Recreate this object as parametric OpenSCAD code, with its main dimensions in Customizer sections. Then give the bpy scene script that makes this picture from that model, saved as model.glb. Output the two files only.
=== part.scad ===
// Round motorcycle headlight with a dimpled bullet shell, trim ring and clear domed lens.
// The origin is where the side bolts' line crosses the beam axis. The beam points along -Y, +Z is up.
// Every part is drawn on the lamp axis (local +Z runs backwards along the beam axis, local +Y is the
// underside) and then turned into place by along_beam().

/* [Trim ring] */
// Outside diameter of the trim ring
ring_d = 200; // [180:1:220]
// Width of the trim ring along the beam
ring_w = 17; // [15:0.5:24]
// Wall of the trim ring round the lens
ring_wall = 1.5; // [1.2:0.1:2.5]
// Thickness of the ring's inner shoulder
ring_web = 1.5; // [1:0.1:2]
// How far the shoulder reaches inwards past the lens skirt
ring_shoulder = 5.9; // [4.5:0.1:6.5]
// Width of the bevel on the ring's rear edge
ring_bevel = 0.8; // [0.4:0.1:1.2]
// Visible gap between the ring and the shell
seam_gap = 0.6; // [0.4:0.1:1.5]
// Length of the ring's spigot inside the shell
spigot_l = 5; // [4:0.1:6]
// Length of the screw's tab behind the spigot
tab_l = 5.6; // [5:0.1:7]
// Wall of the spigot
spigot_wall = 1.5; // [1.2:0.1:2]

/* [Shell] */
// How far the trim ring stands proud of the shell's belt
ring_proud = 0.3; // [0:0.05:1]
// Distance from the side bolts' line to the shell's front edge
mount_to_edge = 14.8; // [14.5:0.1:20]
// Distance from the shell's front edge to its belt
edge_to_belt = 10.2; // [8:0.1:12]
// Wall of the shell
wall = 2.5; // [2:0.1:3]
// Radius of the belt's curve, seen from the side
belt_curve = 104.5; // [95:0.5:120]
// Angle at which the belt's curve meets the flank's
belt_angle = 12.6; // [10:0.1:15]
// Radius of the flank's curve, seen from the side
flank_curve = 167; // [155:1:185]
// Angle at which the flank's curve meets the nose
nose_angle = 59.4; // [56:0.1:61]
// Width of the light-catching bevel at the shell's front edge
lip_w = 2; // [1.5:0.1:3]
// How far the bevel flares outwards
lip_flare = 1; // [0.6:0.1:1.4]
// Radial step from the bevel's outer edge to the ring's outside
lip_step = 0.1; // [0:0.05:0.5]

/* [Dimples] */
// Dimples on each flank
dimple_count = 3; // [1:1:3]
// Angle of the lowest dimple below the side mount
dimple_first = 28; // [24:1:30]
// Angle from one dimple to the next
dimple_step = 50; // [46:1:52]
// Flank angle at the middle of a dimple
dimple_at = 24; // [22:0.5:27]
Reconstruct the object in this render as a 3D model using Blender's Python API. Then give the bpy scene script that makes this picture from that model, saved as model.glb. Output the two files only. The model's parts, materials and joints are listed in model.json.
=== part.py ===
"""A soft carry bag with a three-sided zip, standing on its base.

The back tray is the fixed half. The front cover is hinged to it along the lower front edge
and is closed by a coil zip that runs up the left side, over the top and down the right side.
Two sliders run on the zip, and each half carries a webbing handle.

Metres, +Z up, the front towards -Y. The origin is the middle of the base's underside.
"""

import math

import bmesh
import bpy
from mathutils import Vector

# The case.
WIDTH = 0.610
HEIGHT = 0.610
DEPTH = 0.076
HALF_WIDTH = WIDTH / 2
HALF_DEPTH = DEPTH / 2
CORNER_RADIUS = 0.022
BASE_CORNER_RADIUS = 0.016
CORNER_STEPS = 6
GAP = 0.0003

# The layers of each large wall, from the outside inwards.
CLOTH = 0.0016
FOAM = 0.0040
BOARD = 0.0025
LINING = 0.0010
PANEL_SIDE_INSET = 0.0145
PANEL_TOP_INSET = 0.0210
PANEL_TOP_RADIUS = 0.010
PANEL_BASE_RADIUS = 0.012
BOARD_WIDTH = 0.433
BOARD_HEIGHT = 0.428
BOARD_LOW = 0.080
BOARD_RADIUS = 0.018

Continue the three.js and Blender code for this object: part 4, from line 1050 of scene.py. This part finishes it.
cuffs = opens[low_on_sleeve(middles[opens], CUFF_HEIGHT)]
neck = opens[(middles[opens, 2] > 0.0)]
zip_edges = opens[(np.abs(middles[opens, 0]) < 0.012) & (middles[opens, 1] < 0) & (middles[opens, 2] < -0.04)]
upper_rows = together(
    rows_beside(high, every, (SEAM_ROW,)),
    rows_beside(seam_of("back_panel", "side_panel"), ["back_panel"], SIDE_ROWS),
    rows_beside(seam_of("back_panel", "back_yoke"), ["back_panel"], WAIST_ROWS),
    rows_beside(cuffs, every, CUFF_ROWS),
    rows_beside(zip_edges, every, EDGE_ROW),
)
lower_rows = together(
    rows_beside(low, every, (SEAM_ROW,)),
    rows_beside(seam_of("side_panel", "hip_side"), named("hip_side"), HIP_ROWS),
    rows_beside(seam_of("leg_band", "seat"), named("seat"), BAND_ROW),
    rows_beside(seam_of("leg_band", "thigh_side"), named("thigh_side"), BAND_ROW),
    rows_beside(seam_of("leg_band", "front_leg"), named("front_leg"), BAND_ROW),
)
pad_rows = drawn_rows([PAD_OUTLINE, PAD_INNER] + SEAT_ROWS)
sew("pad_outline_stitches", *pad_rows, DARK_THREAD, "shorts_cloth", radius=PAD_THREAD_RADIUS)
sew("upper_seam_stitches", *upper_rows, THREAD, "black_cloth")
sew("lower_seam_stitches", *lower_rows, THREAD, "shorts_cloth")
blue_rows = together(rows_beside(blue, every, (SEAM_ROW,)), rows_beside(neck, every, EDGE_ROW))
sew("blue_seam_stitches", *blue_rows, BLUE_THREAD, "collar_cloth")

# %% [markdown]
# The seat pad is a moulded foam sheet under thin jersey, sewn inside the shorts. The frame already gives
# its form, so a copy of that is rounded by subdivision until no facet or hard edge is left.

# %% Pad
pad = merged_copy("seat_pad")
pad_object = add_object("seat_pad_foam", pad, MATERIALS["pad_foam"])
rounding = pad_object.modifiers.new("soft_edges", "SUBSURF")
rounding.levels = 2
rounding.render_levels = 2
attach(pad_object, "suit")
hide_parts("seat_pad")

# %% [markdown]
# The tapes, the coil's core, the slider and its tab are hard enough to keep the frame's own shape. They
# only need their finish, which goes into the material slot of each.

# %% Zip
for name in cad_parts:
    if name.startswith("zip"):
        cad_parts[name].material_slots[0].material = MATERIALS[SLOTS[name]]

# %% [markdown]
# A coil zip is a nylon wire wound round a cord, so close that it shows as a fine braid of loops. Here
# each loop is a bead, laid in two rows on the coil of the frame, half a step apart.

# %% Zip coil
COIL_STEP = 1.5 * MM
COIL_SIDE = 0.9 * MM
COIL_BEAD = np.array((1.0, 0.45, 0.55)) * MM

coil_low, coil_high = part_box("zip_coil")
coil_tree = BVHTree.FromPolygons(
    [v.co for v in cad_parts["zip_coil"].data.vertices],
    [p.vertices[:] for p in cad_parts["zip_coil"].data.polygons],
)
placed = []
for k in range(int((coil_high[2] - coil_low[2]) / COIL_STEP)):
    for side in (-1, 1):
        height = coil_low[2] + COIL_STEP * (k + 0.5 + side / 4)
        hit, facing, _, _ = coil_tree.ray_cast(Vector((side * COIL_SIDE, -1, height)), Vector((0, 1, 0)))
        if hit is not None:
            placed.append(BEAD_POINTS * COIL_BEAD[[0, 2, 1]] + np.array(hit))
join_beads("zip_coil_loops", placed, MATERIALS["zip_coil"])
::::::::::
| SET PROBLEM |
Repeat every line of the records above exactly.

| OUTPUT FOR THIS EXERCISE |
Recreate this object as parametric OpenSCAD code, with its main dimensions in Customizer sections. Then give the bpy scene script that makes this picture from that model, saved as model.glb. Output the two files only.
=== part.scad ===
// Round motorcycle headlight with a dimpled bullet shell, trim ring and clear domed lens.
// The origin is where the side bolts' line crosses the beam axis. The beam points along -Y, +Z is up.
// Every part is drawn on the lamp axis (local +Z runs backwards along the beam axis, local +Y is the
// underside) and then turned into place by along_beam().

/* [Trim ring] */
// Outside diameter of the trim ring
ring_d = 200; // [180:1:220]
// Width of the trim ring along the beam
ring_w = 17; // [15:0.5:24]
// Wall of the trim ring round the lens
ring_wall = 1.5; // [1.2:0.1:2.5]
// Thickness of the ring's inner shoulder
ring_web = 1.5; // [1:0.1:2]
// How far the shoulder reaches inwards past the lens skirt
ring_shoulder = 5.9; // [4.5:0.1:6.5]
// Width of the bevel on the ring's rear edge
ring_bevel = 0.8; // [0.4:0.1:1.2]
// Visible gap between the ring and the shell
seam_gap = 0.6; // [0.4:0.1:1.5]
// Length of the ring's spigot inside the shell
spigot_l = 5; // [4:0.1:6]
// Length of the screw's tab behind the spigot
tab_l = 5.6; // [5:0.1:7]
// Wall of the spigot
spigot_wall = 1.5; // [1.2:0.1:2]

/* [Shell] */
// How far the trim ring stands proud of the shell's belt
ring_proud = 0.3; // [0:0.05:1]
// Distance from the side bolts' line to the shell's front edge
mount_to_edge = 14.8; // [14.5:0.1:20]
// Distance from the shell's front edge to its belt
edge_to_belt = 10.2; // [8:0.1:12]
// Wall of the shell
wall = 2.5; // [2:0.1:3]
// Radius of the belt's curve, seen from the side
belt_curve = 104.5; // [95:0.5:120]
// Angle at which the belt's curve meets the flank's
belt_angle = 12.6; // [10:0.1:15]
// Radius of the flank's curve, seen from the side
flank_curve = 167; // [155:1:185]
// Angle at which the flank's curve meets the nose
nose_angle = 59.4; // [56:0.1:61]
// Width of the light-catching bevel at the shell's front edge
lip_w = 2; // [1.5:0.1:3]
// How far the bevel flares outwards
lip_flare = 1; // [0.6:0.1:1.4]
// Radial step from the bevel's outer edge to the ring's outside
lip_step = 0.1; // [0:0.05:0.5]

/* [Dimples] */
// Dimples on each flank
dimple_count = 3; // [1:1:3]
// Angle of the lowest dimple below the side mount
dimple_first = 28; // [24:1:30]
// Angle from one dimple to the next
dimple_step = 50; // [46:1:52]
// Flank angle at the middle of a dimple
dimple_at = 24; // [22:0.5:27]
Reconstruct the object in this render as a 3D model using Blender's Python API. Then give the bpy scene script that makes this picture from that model, saved as model.glb. Output the two files only. The model's parts, materials and joints are listed in model.json.
=== part.py ===
"""A soft carry bag with a three-sided zip, standing on its base.

The back tray is the fixed half. The front cover is hinged to it along the lower front edge
and is closed by a coil zip that runs up the left side, over the top and down the right side.
Two sliders run on the zip, and each half carries a webbing handle.

Metres, +Z up, the front towards -Y. The origin is the middle of the base's underside.
"""

import math

import bmesh
import bpy
from mathutils import Vector

# The case.
WIDTH = 0.610
HEIGHT = 0.610
DEPTH = 0.076
HALF_WIDTH = WIDTH / 2
HALF_DEPTH = DEPTH / 2
CORNER_RADIUS = 0.022
BASE_CORNER_RADIUS = 0.016
CORNER_STEPS = 6
GAP = 0.0003

# The layers of each large wall, from the outside inwards.
CLOTH = 0.0016
FOAM = 0.0040
BOARD = 0.0025
LINING = 0.0010
PANEL_SIDE_INSET = 0.0145
PANEL_TOP_INSET = 0.0210
PANEL_TOP_RADIUS = 0.010
PANEL_BASE_RADIUS = 0.012
BOARD_WIDTH = 0.433
BOARD_HEIGHT = 0.428
BOARD_LOW = 0.080
BOARD_RADIUS = 0.018

Continue the three.js and Blender code for this object: part 4, from line 1050 of scene.py. This part finishes it.
cuffs = opens[low_on_sleeve(middles[opens], CUFF_HEIGHT)]
neck = opens[(middles[opens, 2] > 0.0)]
zip_edges = opens[(np.abs(middles[opens, 0]) < 0.012) & (middles[opens, 1] < 0) & (middles[opens, 2] < -0.04)]
upper_rows = together(
    rows_beside(high, every, (SEAM_ROW,)),
    rows_beside(seam_of("back_panel", "side_panel"), ["back_panel"], SIDE_ROWS),
    rows_beside(seam_of("back_panel", "back_yoke"), ["back_panel"], WAIST_ROWS),
    rows_beside(cuffs, every, CUFF_ROWS),
    rows_beside(zip_edges, every, EDGE_ROW),
)
lower_rows = together(
    rows_beside(low, every, (SEAM_ROW,)),
    rows_beside(seam_of("side_panel", "hip_side"), named("hip_side"), HIP_ROWS),
    rows_beside(seam_of("leg_band", "seat"), named("seat"), BAND_ROW),
    rows_beside(seam_of("leg_band", "thigh_side"), named("thigh_side"), BAND_ROW),
    rows_beside(seam_of("leg_band", "front_leg"), named("front_leg"), BAND_ROW),
)
pad_rows = drawn_rows([PAD_OUTLINE, PAD_INNER] + SEAT_ROWS)
sew("pad_outline_stitches", *pad_rows, DARK_THREAD, "shorts_cloth", radius=PAD_THREAD_RADIUS)
sew("upper_seam_stitches", *upper_rows, THREAD, "black_cloth")
sew("lower_seam_stitches", *lower_rows, THREAD, "shorts_cloth")
blue_rows = together(rows_beside(blue, every, (SEAM_ROW,)), rows_beside(neck, every, EDGE_ROW))
sew("blue_seam_stitches", *blue_rows, BLUE_THREAD, "collar_cloth")

# %% [markdown]
# The seat pad is a moulded foam sheet under thin jersey, sewn inside the shorts. The frame already gives
# its form, so a copy of that is rounded by subdivision until no facet or hard edge is left.

# %% Pad
pad = merged_copy("seat_pad")
pad_object = add_object("seat_pad_foam", pad, MATERIALS["pad_foam"])
rounding = pad_object.modifiers.new("soft_edges", "SUBSURF")
rounding.levels = 2
rounding.render_levels = 2
attach(pad_object, "suit")
hide_parts("seat_pad")

# %% [markdown]
# The tapes, the coil's core, the slider and its tab are hard enough to keep the frame's own shape. They
# only need their finish, which goes into the material slot of each.

# %% Zip
for name in cad_parts:
    if name.startswith("zip"):
        cad_parts[name].material_slots[0].material = MATERIALS[SLOTS[name]]

# %% [markdown]
# A coil zip is a nylon wire wound round a cord, so close that it shows as a fine braid of loops. Here
# each loop is a bead, laid in two rows on the coil of the frame, half a step apart.

# %% Zip coil
COIL_STEP = 1.5 * MM
COIL_SIDE = 0.9 * MM
COIL_BEAD = np.array((1.0, 0.45, 0.55)) * MM

coil_low, coil_high = part_box("zip_coil")
coil_tree = BVHTree.FromPolygons(
    [v.co for v in cad_parts["zip_coil"].data.vertices],
    [p.vertices[:] for p in cad_parts["zip_coil"].data.polygons],
)
placed = []
for k in range(int((coil_high[2] - coil_low[2]) / COIL_STEP)):
    for side in (-1, 1):
        height = coil_low[2] + COIL_STEP * (k + 0.5 + side / 4)
        hit, facing, _, _ = coil_tree.ray_cast(Vector((side * COIL_SIDE, -1, height)), Vector((0, 1, 0)))
        if hit is not None:
            placed.append(BEAD_POINTS * COIL_BEAD[[0, 2, 1]] + np.array(hit))
join_beads("zip_coil_loops", placed, MATERIALS["zip_coil"])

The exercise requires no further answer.